One thing that is clear, however, is that Valentine’s Day falls around the Pagan fertility festival of Lupercalia. What is Lupercalia? It’s pretty much the most epic key party ever. Young women would put their names into a bowl and the young men would draw a name out of the pot. The couple would then go forth and “celebrate” for the duration of the festival, if not longer. It was a fertility festival, so I’ll leave it to your imagination to fill in the blanks. Oh, also, they would sacrifice goats (and possibly dogs), and then go forth into the villages whipping the women and crop fields with the bloody hides to encourage fertility.[3] Apparently the women liked the whipping and would line up for it. Cause who doesn’t want a little goat’s blood spanking to get in the mood?


So clearly, at some point the Church decided this whole debauchery thing was bad and decided to put an end to it. Towards the end of the 5th century, Pope Gelasius I declared February 14th to be Valentine’s Day and the observance of such was strongly encouraged in place of the more titillating Lupercalia.[4]

So that’s that. Drunken debauchery, goat blood whipping, key parties, martyrdom and “from your Valentine. There’s also this whole thing about birds[5], but that’s just not as exciting.

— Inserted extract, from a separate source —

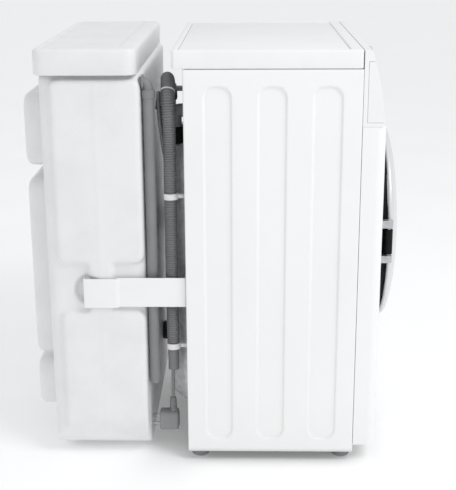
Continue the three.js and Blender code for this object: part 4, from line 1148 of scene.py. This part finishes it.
HOOK_CENTRE = (-210, 725)
HOOK_REACH = 45.2
HORN_CENTRE = (-221, 724)


def arch(centre, outer, inner, trim):
    return arc(centre, outer, trim, 180 - trim, 28) + list(reversed(arc(centre, inner, trim, 180 - trim, 28)))


def hose_hook():
    cradle = arch(HOOK_CENTRE, HOOK_REACH, HOOK_REACH - 8, 17)
    stands_for(pushed("hook_cradle", cradle, "y", 77, 103, "hose_plastic", 1.4, 3), "hose_hook")
    for count, y in enumerate((75.5, 101.5)):
        lip = arch(HOOK_CENTRE, HOOK_REACH + (1.2 if count else 5), HOOK_REACH - 6, 20)
        goes_with(pushed(f"hook_lip_{count}", lip, "y", y, y + 2.4, "hose_plastic", 0.7), "hose_hook")
    x, z = HOOK_CENTRE
    low, high = (x - 14, 55, z + HOOK_REACH - 8), (x + 14, 80, z + HOOK_REACH - 1)
    goes_with(block("hook_stem", low, high, "hose_plastic", 1.2), "hose_hook")
    horn = arch(HORN_CENTRE, 24, 17, 14)
    goes_with(pushed("hook_horn", horn, "y", 102, 114, "hose_plastic", 1.2, 3), "hose_hook")


def water_inlet():
    x, z = -225, 725
    flange = [(0.01, 55), (15, 55), (15, 59), (14, 60), (11.5, 61), (11.5, 70), (0.01, 70)]
    flange = turned("inlet_flange", flange, (x, 0, z), "pipe_plastic", "y", 48, closed=False)
    stands_for(flange, "water_inlet")
    turn = [(x, 66 + u, z + v) for u, v in arc((0, -11), 11, 90, 0, 8)]
    bend = [(x, 60, z), *turn, (x, 77, 690)]
    path, _ = smooth_path(bend, 3)
    goes_with(tube("inlet_elbow", path, 13.2, "pipe_plastic", 32, 60), "water_inlet")
    spigot = [(0.01, 655), (8.6, 655), (9.4, 656), (9.4, 700), (0.01, 700)]
    spigot = turned("inlet_spigot", spigot, (x, 77, 0), "pipe_plastic", "z", 36, closed=False)
    goes_with(spigot, "water_inlet")
    nut = [(15, 660), (16, 661.5), (16, 689), (15, 693), (12, 694), (10, 694), (10, 660)]

    def grooves(angle, radius, along):
        return 1 - 0.05 * max(0, math.cos(18 * angle)) ** 2 if radius > 14 else 1

    grooved = turned("inlet_nut", nut, (x, 77, 0), "dark_plastic", "z", 144, flute=grooves)
    goes_with(grooved, "water_inlet")


GLAND_PLACE = (180, 105, 150)
GLAND_LENGTH = 34
GLAND_FACE = 94.3                 # just off the rear panel's bulge


def cord_gland():
    x, y, z = GLAND_PLACE
    length, face = GLAND_LENGTH, GLAND_FACE
    flange = rounded([(x - 16, z - 16), (x + 16, z - 16), (x + 16, z + 16), (x - 16, z + 16)], 5, 6)
    stands_for(pushed("gland_flange", flange, "y", face, face + 4, "cord_jacket", 1.0, 3), "cord_gland")
    elbow = block("gland_elbow", (x - 8, face + 3, z - 8), (x + 8, y + 7, z + 8), "cord_jacket", 3, 4)
    goes_with(elbow, "cord_gland")
    relief = [(0.01, z + 4)]
    count = 7
    for i in range(count):
        low = z + 6 + (length - 8) * i / count
        radius = 7 - 2.2 * i / count
        relief += [(radius, low), (radius, low + 2.0), (radius - 1.1, low + 2.3), (radius - 1.1, low + 3.4)]
    relief += [(4.6, z + length - 2), (4.4, z + length - 0.2), (0.01, z + length)]
    goes_with(turned("gland_relief", relief, (x, y, 0), "cord_jacket", "z", 32, closed=False), "cord_gland")


# ---- Tank ----
TANK_FRONT, TANK_BACK = 136, 336
TANK_CORE, TANK_PANEL = 283, 293
TANK_TOP, TANK_RIM = 803, 840
TANK_WALL = 4
TANK_VOXEL = 4.2
TANK_KEEP = 0.4                   # share of the moulding's faces kept once it is thinned
BOTTOM_ROUND = 105                # at the lower corners, seen from the front
FRONT_ROUND, BACK_ROUND = 20, 40  # along the lower edges, seen from the side
WELL = {"y": 252, "z": 372, "radius": 33, "depth": 11}
PARTING = 226


def end_view():
    """The tank's outline in (X, Z): wide quarter rounds at its lower corners."""
    side, r = TANK_PANEL + 0.01, BOTTOM_ROUND
    low = arc((-side + r, r), r, 180, 270, 20) + arc((side - r, r), r, 270, 360, 20)
    return [*low, (side, 900), (-side, 900)]


def side_view():
    """The tank's outline in (Y, Z): a small round at its lower front edge and a larger one at the back."""
    front, back = TANK_FRONT - 0.01, TANK_BACK + 0.01
    low = arc((front + FRONT_ROUND, FRONT_ROUND), FRONT_ROUND, 180, 270, 6)
    low += arc((back - BACK_ROUND, BACK_ROUND), BACK_ROUND, 270, 360, 8)
    return [*low, (back, 900), (front, 900)]


def rounded_block(name, low, high, radius, axis, bevel):
    u, v, w = AXIS_PLACES[axis]
    corners = [(low[u], low[v]), (high[u], low[v]), (high[u], high[v]), (low[u], high[v])]
    return pushed(name, rounded(corners, radius, 6), axis, low[w], high[w], "tank_plastic", bevel, 3)


def tank_skin():
    core = rounded_block("core", (-TANK_CORE, TANK_FRONT, 0), (TANK_CORE, TANK_BACK, TANK_TOP), 26, "z", 9)
    upper = rounded_block("upper", (-TANK_PANEL, 139, 429), (TANK_PANEL, 313, 795), 20, "x", 7)
    lower = rounded_block("lower", (-TANK_PANEL, 139, 0), (TANK_PANEL, 310, 326), 20, "x", 7)
    neck = rounded_block("neck", (-TANK_PANEL, 204, 300), (TANK_PANEL, 250, 450), 2, "z", 4)
    rim = rounded_block("rim", (-279, 152, 790), (279, 332, TANK_RIM), 20, "z", 2)
    ribs = [
        rounded_block(f"rib_{low}", (-210, 300, low), (210, 381, high), 30, "y", 12)
        for low, high in ((607, 755), (200, 580), (80, 190))
    ]
    solids = [core, upper, lower, neck, rim, *ribs]
    for solid in solids:
        applied(solid)
    for solid in (core, lower):
        combined(solid, pushed("tool", end_view(), "y", 100, 400, "tank_plastic", 0), "INTERSECT")
        combined(solid, pushed("tool", side_view(), "x", -400, 400, "tank_plastic", 0), "INTERSECT")
    return melted(merged("tank_moulding", solids), TANK_VOXEL, 2, "tank_plastic")


def press_flanks(mesh):
    """Sinks a finger well into each end of the tank and raises the mould's parting line there."""
    points = np.empty(3 * len(mesh.vertices))
    mesh.vertices.foreach_get("co", points)
    points = points.reshape(-1, 3) / MM
    side = np.sign(points[:, 0])
    on_flank = np.abs(points[:, 0]) > 270
    away = np.hypot(points[:, 1] - WELL["y"], points[:, 2] - WELL["z"])
    sink = WELL["depth"] * smoothstep((WELL["radius"] - away) / 9)
    points[:, 0] -= side * np.where(on_flank, sink, 0)
    flash = 0.9 * np.exp(-((points[:, 1] - PARTING) / 3.0) ** 2) * (np.abs(points[:, 0]) > 278)
    points[:, 0] += side * np.where(away > WELL["radius"], flash, 0)
    mesh.vertices.foreach_set("co", (points * MM).ravel())


def in_mouth(face):
    x, y, z = face.calc_center_median() / MM
    return z > TANK_RIM - 4 and face.normal.z > 0.8 and abs(x) < 272 and 159 < y < 325


def open_mouth(mesh):
    """Takes away the faces that close the top of the rim."""
    work = bmesh.new()
    work.from_mesh(mesh)
    bmesh.ops.delete(work, geom=[face for face in work.faces if in_mouth(face)], context="FACES")
    work.to_mesh(mesh)
    work.free()


def tank_body():
    skin = tank_skin()
    press_flanks(skin.data)
    open_mouth(skin.data)
    thin = skin.modifiers.new("thin", "DECIMATE")
    thin.ratio = TANK_KEEP
    stands_for(walled(skin, TANK_WALL, -1), "tank_body")


LID_PANEL_LOW, LID_PANEL_HIGH = (-287, 180), (287, 331)


def tank_lid():
    low, high = box_mm("tank_lid")
    top = high[2]
    skirt = ((0.8, 0), (0, 1.4), (0, 40), (0.5, 43.4), (1.8, 46.4), (4, 48.3), (7, 49))
    rings = [soft_ring(low, high, 26, inset, low[2] + rise) for inset, rise in skirt]
    panel = ((-3.2, top), (-1.4, top - 0.3), (-0.2, top - 1.2), (1.2, top - 1.7), (3, top - 1.8))
    rings += [soft_ring(LID_PANEL_LOW, LID_PANEL_HIGH, 16, inset, z) for inset, z in panel]
    lid = loft("lid_moulding", rings, "tank_plastic", 45, (False, True))
    stands_for(walled(lid, TANK_WALL, -1), "tank_lid")


def tank_pipe():
    x, y = -270, 124.5
    barrel = [(9, 166), (10.4, 166), (11, 166.8), (11, 760), (9, 760)]
    stands_for(turned("pipe_barrel", barrel, (x, y, 0), "pipe_plastic", "z", 40), "suction_pipe")
    bend = [(x, y, 758), (x, y, 774)] + [(x, y + 13 + u, 774 + v) for u, v in arc((0, 0), 13, 160, 90, 5)]
    path, _ = smooth_path([*bend, (x, y + 20, 787), (x, 155, 787)], 2)
    goes_with(tube("pipe_bend", path, 9.6, "pipe_plastic", 32, 60), "pipe_elbow")
    socket = [(0.01, 756), (12.3, 756), (13, 757), (13, 771), (12.2, 772), (9.8, 773), (0.01, 773)]
    stands_for(turned("pipe_socket", socket, (x, y, 0), "pipe_plastic", "z", 40, closed=False), "pipe_elbow")
    flange = [(0.01, 133), (14, 133), (14.6, 133.8), (14.6, 136), (0.01, 136)]
    goes_with(turned("pipe_flange", flange, (x, 0, 787), "pipe_plastic", "y", 40, closed=False), "pipe_elbow")


STRAP_BOTTOM, STRAP_TOP = 338, 399


def strap(node, side):
    """A bent strip from the cabinet's back to the middle of the tank, stepped out where it laps."""
    plan = rounded([(277, 58), (290, 58), (290, 191), (297, 196), (297, 261.2), (284, 261.2)], 2.4, 5, False)

    def place(column, z):
        return side * column[0], column[1], z

    rows = stops((STRAP_BOTTOM, STRAP_TOP, 15))
    piece = sheet_of(f"{node}_band", plan, rows, place, "enamel", 1.5, 40)
    stands_for(bevelled(piece, 0.35, 2, 60), node)


CAP_CENTRE = (90, 0, 140)


def outlet_cap():
    profile = [
        (0.01, 124.6), (15, 124.4), (18.5, 124), (21, 124.6), (22, 126.5), (22, 134), (21.4, 135.4),
        (11, 135.7), (11, 150), (0.01, 150),
    ]

    def grip(angle, radius, along):
        return 1 - 0.06 * max(0, math.cos(12 * angle)) ** 3 if radius > 20 else 1

    knob = turned("outlet_knob", profile, CAP_CENTRE, "cap_plastic", "y", 192, closed=False, flute=grip)
    stands_for(knob, "outlet_cap")


# ---- Inner works keep their own forms, with edges broken ----
INNER_EDGES = {
    "base_frame": 1.2, "suspension_frame": 0.4, "detergent_drawer": 0.8, "siphon_cap": 0.5,
    "dispenser_housing": 0.7, "door_lock": 0.8, "tub_front": 1.2, "tub_rear": 1.2, "drum_spider": 1.5,
    "drum_pulley": 0.8, "drive_belt": 0.4, "motor": 0.8, "motor_pulley": 0.4, "counterweight": 3.0,
    "damper_cylinder_left": 1.0, "damper_cylinder_right": 1.0, "damper_rod_left": 0.5,
    "damper_rod_right": 0.5, "drain_pump": 1.0, "pump_filter": 1.0, "filter_flap": 0.9,
}


def inner_works():
    for node, edge in INNER_EDGES.items():
        stands_for(cad_copy(node, f"{node}_form", SLOT_OF[node], edge), node)


side_panel("left_side_panel", -1)
side_panel("right_side_panel", 1)
rear_panel()
worktop()
front_panel()
control_fascia()
drawer_front()
display_window()
program_knob()
buttons()
door_and_handle()
door_cover()
door_frame_and_glass()
door_hinge()
door_gasket()
drum()
for name in ("spring_left", "spring_right"):
    suspension_spring(name)
for name in ("foot_front_left", "foot_front_right", "foot_back_left", "foot_back_right"):
    foot(name)
hose_fittings()
hose_hook()
water_inlet()
cord_gland()
tank_body()
tank_lid()
tank_pipe()
strap("strap_left", -1)
strap("strap_right", 1)
outlet_cap()
inner_works()


# ---- Studio ----
def area_light(name, place, target, size, power):
    light = bpy.data.lights.new(name, "AREA")
    light.shape = "RECTANGLE"
    light.size, light.size_y = size
    light.energy = power
    lamp = bpy.data.objects.new(name, light)
    lamp.location = place
    lamp.rotation_euler = (Vector(target) - Vector(place)).to_track_quat("-Z", "Y").to_euler()
    bpy.context.scene.collection.objects.link(lamp)


def studio():
    world = bpy.data.worlds.new("studio")
    world.use_nodes = True
    world.node_tree.nodes["Background"].inputs["Color"].default_value = (0.98, 0.99, 1, 1)
    world.node_tree.nodes["Background"].inputs["Strength"].default_value = 0.77
    bpy.context.scene.world = world
    bpy.context.scene.view_settings.view_transform = "Standard"
    area_light("overhead_front", (-1.5, -1.7, 2.9), (-0.2, 0, 0.5), (1.3, 1.3), 34)
    reach = 60000
    corners = [(-reach, -reach, 0), (reach, -reach, 0), (reach, reach, 0), (-reach, reach, 0)]
    floor = from_lists("floor", corners, [(0, 1, 2, 3)], "white_clip")
    glow = {"Emission_Color": (1, 1, 1, 1), "Emission_Strength": 0.14}
    pale = new_look("pale_floor", (0.93, 0.93, 0.93), 0.6, **glow)
    tones(pale, texture(pale, "ShaderNodeTexNoise", 3, Detail=3), ((0.92, 0.92, 0.92), (0.94, 0.94, 0.94)))
    floor.data.materials[0] = pale


studio()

So now, who’s pumped about Valentine’s Day, huh? Let’s eat some chocolate.



Homemade Ding Dongs
The devil's food cake recipe is adapted from "Cooking" by James Peterson.
Recipe By:
  • Cake:
  • 1 C Cake Flour
  • 1½ tsp Baking Soda
  • ½ tsp Baking Powder
  • ¼ Salt
  • ½ C Butter
  • 1 C Plain Greek Yogurt
  • 6 oz Bittersweet Chocolate, finely chopped
  • ¾ C Sugar
  • 3 large Eggs
  • Filling:
  • 3 large Egg Whites
  • 1¼ C Sugar
  • ¼ tsp Salt
  • 1 tsp Corn Syrup
  • 2 tsp Vanilla
  • Ganache:
  • ¾ C Cream
  • 1 Tbsp Butter
  • pinch Salt
  • 6½ oz Bittersweet Chocolate, finely chopped
  • 1½ tsp Vanilla
  1. To make the cake:
  2. Preheat the oven to 350 degrees F. Grease and line a 9" square pan with parchment paper.
  3. In a medium bowl, combine the flour, baking soda, baking powder and salt.
  4. Combine the butter, yogurt and chocolate in the top of a double boiler or in a bowl set over a pot of simmering water and heat, stirring, until just melted and combined.
  5. In a large bowl, whisk together the sugar and eggs until thick and pale yellow. Whisk in the chocolate mixture.
  6. Sift the flour mixture into the liquids, stirring until just combined.
  7. Pour the batter into the prepped pan and cook for about 40 minutes - until the middle of the cake has set and a skewer inserted in the middle comes out clean.
  8. Remove the cake from the oven and let it sit for 5 minutes before turning the cake out onto a wire rack to completely cool. Discard the parchment paper.
  9. To make the filling:
  10. Combine the egg whites, sugar, salt and corn syrup in the top of a double boiler or in a bowl set over a pot of simmering water. Using a handheld mixer, whip the whites over the simmering water until the whites are warm, the sugar is fully absorbed and the mixture gets thick, almost like marshmallow fluff.
  11. Take the whites off of the heat and add the vanilla. Whip again until the vanilla has been fully incorporated.
  12. To make the ganache:
  13. Add the cream, butter and salt to a sauce pan and bring to a simmer.
  14. Put the chopped chocolate in a bowl and pour the hot cream over the chocolate. Stir until the chocolate has melted and the mixture is smooth. Stir in the vanilla.
  15. Assembly:
  16. Use a round cookie or biscuit cutter to cut out circles of cake.
  17. Fit a pastry bag (or ziplock baggie) with a piping tip and fill the bag with the filling.
  18. You can fill the cakes in one of two ways: (1) Push the piping tip into the bottom of the cake round and pipe filling directly into the center of the cake, or (2) Slice the top third off of the cake round and dig out a well in the middle of the cake. Pipe the filling into the well and then replace the top third of the cake.
  19. Brush the bottom and sides of the cakes with ganache and let sit, bottom side up, on a wire rack until the ganache has set. Once the ganache has set, turn the cakes over and brush the tops with the ganache. Touch up any areas on the sides that need a little more ganache and let the cakes sit until the ganache has fully set. If your kitchen is warm, you may need to put the cakes in the refrigerator to fully set up.
You can tell when the sugar has fully absorbed into the egg whites by rubbing a little between your fingers. If it feels at all gritty, then the sugar hasn't fully dissolved.